Work to do:
Only the lines between the line with "import json" and the line with "before = set(bpy.data.objects)", together with those two lines themselves, are to be copied exactly.

Recorded data:

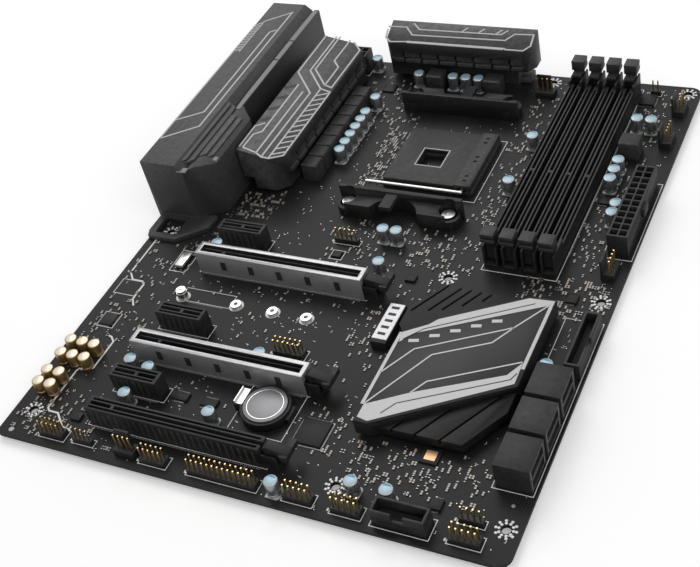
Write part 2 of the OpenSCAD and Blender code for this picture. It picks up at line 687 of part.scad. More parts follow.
// Shroud over the ports: open towards the board and the rear
module io_cover() {
    x1 = cover_x0 + cover_w;
    y0 = cover_y0;
    h = cover_h;
    t = cover_wall;
    place() color(dark) difference() {
        union() {
            difference() {
                intersection() {
                    linear_extrude(h) cover_plan(0);
                    // Top falls in a step and a slope towards the heatsink
                    translate([0, y0 + cover_l, 0]) rotate([90, 0, 0]) linear_extrude(cover_l) polygon([
                        [cover_x0, 0], [cover_x0, h], [x1 - 8.5, h], [x1 - 5, h - 3], [x1 - 4, h - 4.4],
                        [x1 - 3, h - 3], [x1, h - 3], [x1 + 8, h - 5.5], [x1 + 8, 0]]);
                }
                intersection() {
                    translate([0, 0, -1]) linear_extrude(h - t + 1) cover_plan(t);
                    translate([0, y0 + cover_l, 0]) rotate([90, 0, 0]) linear_extrude(cover_l) polygon([
                        [cover_x0 - 6, -2], [cover_x0 - 6, h], [x1 - 9.4, h], [x1 - 9.4, h - t],
                        [x1 - 5.8, h - t - 3.6], [x1 - t, h - t - 4.6], [x1 + 8 - t, h - t - 6.6],
                        [x1 + 8 - t, -2]]);
                }
                // The side wall stops above the heatsink's foot
                box([x1 - 5, y0 + 54, -1], [20, cover_l, 9]);
            }
            // Foot plate with its window
            linear_extrude(2.6) polygon([[0.6, y0 - 18], [17, y0 - 18], [30.6, y0 - 6], [30.6, y0 + 4],
                [-1, y0 + 1], [-1, y0 - 14]]);
        }
        box([3.4, y0 - 14.4, -1], [12.4, 11.6, 9]);
        box([-10, y0 + t, -1], [30, cover_l - 2 * t, 0.8 + 1]);
    }
}

// A metal shell with a rectangular mouth facing the rear
module shell(y, w, z, h) {
    difference() {
        box([-rear_reach, y, z], [port_depth, w, h]);
        box([-rear_reach - 1, y + 0.6, z + 0.6], [port_depth - 4, w - 1.2, h - 1.2]);
    }
}

module usb_mouth(y, z) {
    box([-rear_reach - 1, y, z], [12, 12.6, 5.2]);
}

module usb_tongue(y, z) {
    box([-rear_reach + 0.8, y + 1.2, z + 1.6], [11, 10.2, 1.8]);
}

// A stack of two USB ports in one shell
module usb_pair(y, z) {
    difference() {
        box([-rear_reach, y, z], [port_depth, 14.6, 15.2]);
        usb_mouth(y + 1, z + 1.4);
        usb_mouth(y + 1, z + 8.6);
    }
    usb_tongue(y + 1, z + 1.4);
    usb_tongue(y + 1, z + 8.6);
}

module ps2_usb_port() {
    y = ty(17.4);
    place() color(steel) {
        usb_pair(y, 0);
        difference() {
            box([-rear_reach, y, 15.2], [port_depth, 14.6, 14.2]);
            translate([-rear_reach - 1, y + 7.3, 22.3]) rotate([0, 90, 0]) difference() {
                cylinder(r = 5, h = 9);
                cylinder(r = 3.4, h = 9.5);
            }
        }
    }
}

module display_ports() {
    y = ty(58.4);
    place() color(steel) {
        difference() {
            box([-rear_reach, y, 12.2], [port_depth, 38.4, 12]);
            difference() {
                box([-rear_reach - 1, y + 6, 14.2], [9, 26.4, 8]);
                box([-rear_reach - 1, y + 7.4, 15.6], [10, 23.6, 5.2]);
            }
        }
        difference() {
            box([-rear_reach, y + 11, 0], [port_depth, 17, 12.2]);
            box([-rear_reach - 1, y + 12, 3], [11, 15, 5.6]);
        }
        box([-rear_reach + 0.8, y + 14, 5], [10, 11, 1.4]);
    }
}

module usb_ports() {
    place() color(steel) for (d = [76, 117.5]) {
        usb_pair(ty(d), 0);
    }
}

module lan_usb_port() {
    y = ty(96.6);
    place() color(steel) {
        usb_pair(y + 0.7, 0);
        difference() {
            box([-rear_reach, y, 15.2], [port_depth, 16, 14]);
            box([-rear_reach - 1, y + 2, 17], [13.5, 12, 8.4]);
        }
    }
}

module audio_jacks() {
    y = ty(149.4);
    place() color([0.18, 0.18, 0.19]) for (c = [0, 1]) difference() {
        box([-rear_reach + 1, y + c * 13.2, 0], [port_depth - 3, 12.8, 33]);
        for (r = [0:2]) translate([-rear_reach, y + c * 13.2 + 6.4, 5.6 + r * 10.9]) rotate([0, 90, 0]) cylinder(r = 1.8, h = 14);
    }
}

// ---------------------------------------------------------------- battery

cell_r = battery_d / 2;

module battery_holder() {
    place() color(black) difference() {
        union() {
            post(batt_x, batt_y, 0, cell_r + battery_gap + 1.2, 4.4);
            box([batt_x - cell_r - 4.4, batt_y - 3.2, 0], [6, 10, 4.4]);
            box([batt_x + cell_r - 2, batt_y - 4, 0], [4.8, 8, 3]);
        }
        post(batt_x, batt_y, batt_z, cell_r + battery_gap, 10);
        post(batt_x, batt_y, -1, cell_r - 3, 10);
    }
}

module battery() {
    place() color(steel) {
        post(batt_x, batt_y, batt_z + eps, cell_r - 0.8, 0.5);
        post(batt_x, batt_y, batt_z + eps + 0.4, cell_r, battery_t - 0.4);
    }
}

// Spring clip beside the cell, on the holder's shoulder
module battery_clip() {
    x = batt_x - cell_r - battery_gap - 3.9;
    place() color(steel) {
        box([x, batt_y - 2.6, 4.4], [3.7, 8.8, 0.4]);
        box([x, batt_y - 2.6, 4.4], [0.4, 8.8, 1.6]);
    }
}

// ---------------------------------------------------------------- power connectors

cell = 4.2;

// Two rows of square cells, with its latch ramp on one long side
module power_connector(n, h) {
    w = 2 * cell + 1.2;
    l = n * cell + 1.2;
    difference() {
        union() {
            cube([w, l, h]);
            translate([w, l / 2 - 3, h - 7]) cube([1.6, 6, 4.5]);
        }
        for (i = [0:n - 1], j = [0, 1])
            translate([0.6 + j * cell + 0.4, 0.6 + i * cell + 0.4, 2]) cube([cell - 0.8, cell - 0.8, h]);
    }
    for (i = [0:n - 1], j = [0, 1])
        translate([0.6 + (j + 0.5) * cell - 0.5, 0.6 + (i + 0.5) * cell - 0.5, 1.9]) cube([1, 1, h - 5]);
}

module atx_power_connector() {
    place() color(black) translate([fx(12.2), ty(133.4), 0]) power_connector(12, 12.2);
}

module cpu_power_connector() {
    place() color(black) translate([56.6, ty(13.4), 0]) rotate([0, 0, 90]) power_connector(4, 12.2);
}

// ---------------------------------------------------------------- drive ports

sata_h = 13.6;
sata_d = 15;
sata_w = 17;
sata_pitch = 19.1;

module sata_ports() {
    place() color(dark) for (k = [0:2]) {
        y = 34.3 + k * sata_pitch;
        x = fx(2) - sata_d;
        difference() {
            box([x, y, 0], [sata_d, sata_w, sata_h]);
            for (z = [1.4, 7.6]) box([x + sata_d - 8, y + 1.4, z], [10, sata_w - 2.8, 4.6]);
        }
        for (z = [1.4, 7.6]) {
            box([x + sata_d - 8.1, y + 3.2, z + 1.6], [7.4, sata_w - 6.4, 1.2]);
            box([x + sata_d - 8.1, y + 3.2, z + 1.6], [7.4, 1.2, 2.4]);
        }
    }
}

// Boxed 2x10 headers: one by the header edge, one by the front edge
module usb3_headers() {
    place() color(black) {
        difference() {
            box([187, 4, 0], [23, 8, 8.6]);
            box([188.2, 5.2, 2.2], [20.6, 5.6, 10]);
            box([196, 2, 5], [5, 4, 10]);
        }
        difference() {
            box([fx(8.6), 95.2, 0], [7, 32, 8.2]);
            box([fx(7.4), 96.4, 2.2], [4.6, 29.6, 10]);
            box([fx(3.6), 107, 5], [4, 5, 10]);
        }
    }
}

// ---------------------------------------------------------------- pin headers

// Each header: low corner, columns along X, rows along Y
headers = [[22.5, 4.6, 5, 2], [40.4, 5.6, 4, 1], [77, 4.2, 5, 2], [101, 4.6, 13, 2], [147, 4.4, 5, 2],
    [168.6, 4.4, 5, 2], [218.4, 4.8, 5, 2], [219, 14.6, 4, 1], [105.4, 75.8, 6, 2], [100.6, 152.6, 5, 1],
    [fx(25.1), ty(9.6), 2, 1]];
// Each fan header: low corner, and whether its pins run along Y
fan_headers = [[63.4, 4.6, false], [fx(9.9), ty(26.6), true], [fx(9.9), ty(52.8), true],
    [fx(10.7), ty(149.8), true], [159.6, ty(20.4), false]];
fan_l = 10.4;
fan_w = 6;

module header_bases() {
    place() color(black) {
        for (h = headers) difference() {
            box([h[0], h[1], 0], [h[2] * pin_pitch, h[3] * pin_pitch, base_h]);
            for (i = [0:h[2] - 1], j = [0:h[3] - 1])
                box([h[0] + (i + 0.5) * pin_pitch - pin_w / 2, h[1] + (j + 0.5) * pin_pitch - pin_w / 2, -1],
                    [pin_w, pin_w, base_h + 2]);
        }
        for (f = fan_headers) translate([f[0], f[1], 0]) {
            s = f[2] ? [fan_w, fan_l, 3.2] : [fan_l, fan_w, 3.2];
            difference() {
                union() {
                    cube(s);
                    if (f[2]) cube([1, fan_l - 2.6, 10.8]);
                    else translate([0, fan_w - 1, 0]) cube([fan_l - 2.6, 1, 10.8]);
                }
                for (i = [0:3]) fan_pin(f[2], i, -1);
            }
        }
    }
}

module fan_pin(along_y, i, z) {
    a = (fan_l - 3 * pin_pitch) / 2 + i * pin_pitch - pin_w / 2;
    b = fan_w / 2 + 0.6;
    if (along_y) box([b, a, z], [pin_w, pin_w, 10.6 - z]);
    else box([a, fan_w - b, z], [pin_w, pin_w, 10.6 - z]);
}

module header_pins() {
    place() color(gold) {
        for (h = headers, i = [0:h[2] - 1], j = [0:h[3] - 1])
            box([h[0] + (i + 0.5) * pin_pitch - pin_w / 2, h[1] + (j + 0.5) * pin_pitch - pin_w / 2, 0],
                [pin_w, pin_w, pin_h]);
        for (f = fan_headers) translate([f[0], f[1], 0]) for (i = [0:3]) fan_pin(f[2], i, 0);
    }
}

// ---------------------------------------------------------------- chips and M.2

// Low corner, size along X and Y, height
chip_list = [[137.5, 32, 13, 13.6, 1.4], [193, 37, 8, 8, 0.9], [205.6, 16.6, 5, 5.4, 1.5], [9.4, 72.6, 7.4, 7.6, 1],
    [103.4, 142, 4.6, 4.2, 1], [fx(21.4), 137, 5, 5.6, 1.3], [72, 39.4, 8, 4.6, 1.2], [87, 39.4, 8, 4.6, 1.2],
    [fx(29.2), ty(19.6), 8.2, 9.2, 1.5], [71.8, ty(28.6), 7, 7, 0.9], [31.6, 16, 5, 4.2, 1.2],
    [fx(26.4), ty(100), 5.4, 4.6, 1.2], [146, 134, 5, 4.4, 1.2]];

module chips() {
    place() color(black) for (c = chip_list) box([c[0], c[1], 0], [c[2], c[3], c[4]]);
}

module m2_socket() {
    place() color(dark) difference() {
        box([147.8, 91, 0], [7.6, 25, 4.2]);
        box([147, 94, 1.6], [3.6, 20, 1.2]);
    }
}

// Solder nuts for three drive lengths, and the standoff with its screw for the longest
module m2_mounts() {
    place() color(steel) {
        for (x = [72.5, 92.5, 110.5]) difference() {
            post(x, 100, 0, 2.6, 1.6);
            post(x, 100, -1, 1.1, 4);
        }
        post(42.5, 99.5, 0, 2.6, 3.6);
        difference() {
            post(42.5, 99.5, 3.6, 2.4, 1.4);
            box([41.2, 99.2, 4.4], [2.6, 0.6, 2]);
        }
    }
}

pcb();
solder_tails();
cpu_backplate();
cpu_bracket_lower();
cpu_bracket_upper();
cpu_bracket_screws();
cpu_socket_base();
cpu_socket_slide();
cpu_socket_lever();
dimm_slot_1();
dimm_slot_2();
dimm_slot_3();
dimm_slot_4();
dimm_latch_1_near();
dimm_latch_2_near();
dimm_latch_3_near();
dimm_latch_4_near();
dimm_latch_1_far();
dimm_latch_2_far();
dimm_latch_3_far();
dimm_latch_4_far();
pcie_x16_slot_1();
pcie_x16_slot_2();
pcie_x16_slot_3();
pcie_latch_1();
pcie_latch_2();
pcie_latch_3();
pcie_shield_1();
pcie_shield_2();
pcie_x1_slots();
chipset();
chipset_heatsink();
chipset_badge();
heatsink_screws();
vrm_heatsink_left();
vrm_heatsink_top();
thermal_pads();
mosfets();
chokes();
polymer_capacitors();
audio_capacitors();
io_cover();
ps2_usb_port();
display_ports();
usb_ports();
lan_usb_port();
audio_jacks();
battery_holder();
battery();
battery_clip();
atx_power_connector();
cpu_power_connector();
sata_ports();
usb3_headers();
header_bases();
header_pins();
chips();
m2_socket();
m2_mounts();
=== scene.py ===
"""Finishes and fine detail for a full-size computer motherboard.

Lengths are in millimetres in the board's own frame, unless a name says otherwise: X runs from the
rear port edge to the front edge, Y from the header edge to the processor edge, Z up from the board.
"""

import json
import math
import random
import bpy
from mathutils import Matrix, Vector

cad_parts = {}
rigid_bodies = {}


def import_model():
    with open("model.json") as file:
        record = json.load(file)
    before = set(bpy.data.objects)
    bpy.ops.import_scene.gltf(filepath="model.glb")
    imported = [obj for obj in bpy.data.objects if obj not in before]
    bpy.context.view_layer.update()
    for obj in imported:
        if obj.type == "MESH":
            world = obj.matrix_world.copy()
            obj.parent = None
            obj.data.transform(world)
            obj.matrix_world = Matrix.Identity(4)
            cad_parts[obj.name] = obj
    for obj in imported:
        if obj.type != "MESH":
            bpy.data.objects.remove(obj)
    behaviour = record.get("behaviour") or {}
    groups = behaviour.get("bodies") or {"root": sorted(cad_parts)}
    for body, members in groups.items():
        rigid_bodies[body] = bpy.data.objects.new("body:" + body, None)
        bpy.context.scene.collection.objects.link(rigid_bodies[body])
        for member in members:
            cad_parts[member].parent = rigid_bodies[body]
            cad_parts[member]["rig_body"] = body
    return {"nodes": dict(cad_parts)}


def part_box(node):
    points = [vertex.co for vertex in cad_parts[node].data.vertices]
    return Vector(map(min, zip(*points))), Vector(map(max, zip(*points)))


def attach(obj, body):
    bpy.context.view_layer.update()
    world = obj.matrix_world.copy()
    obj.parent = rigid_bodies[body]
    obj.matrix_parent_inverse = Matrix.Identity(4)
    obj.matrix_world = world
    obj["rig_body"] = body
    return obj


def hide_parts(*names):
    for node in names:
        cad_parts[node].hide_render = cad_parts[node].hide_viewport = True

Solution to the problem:
import json
import math
import random
import bpy
from mathutils import Matrix, Vector

cad_parts = {}
rigid_bodies = {}


def import_model():
    with open("model.json") as file:
        record = json.load(file)
    before = set(bpy.data.objects)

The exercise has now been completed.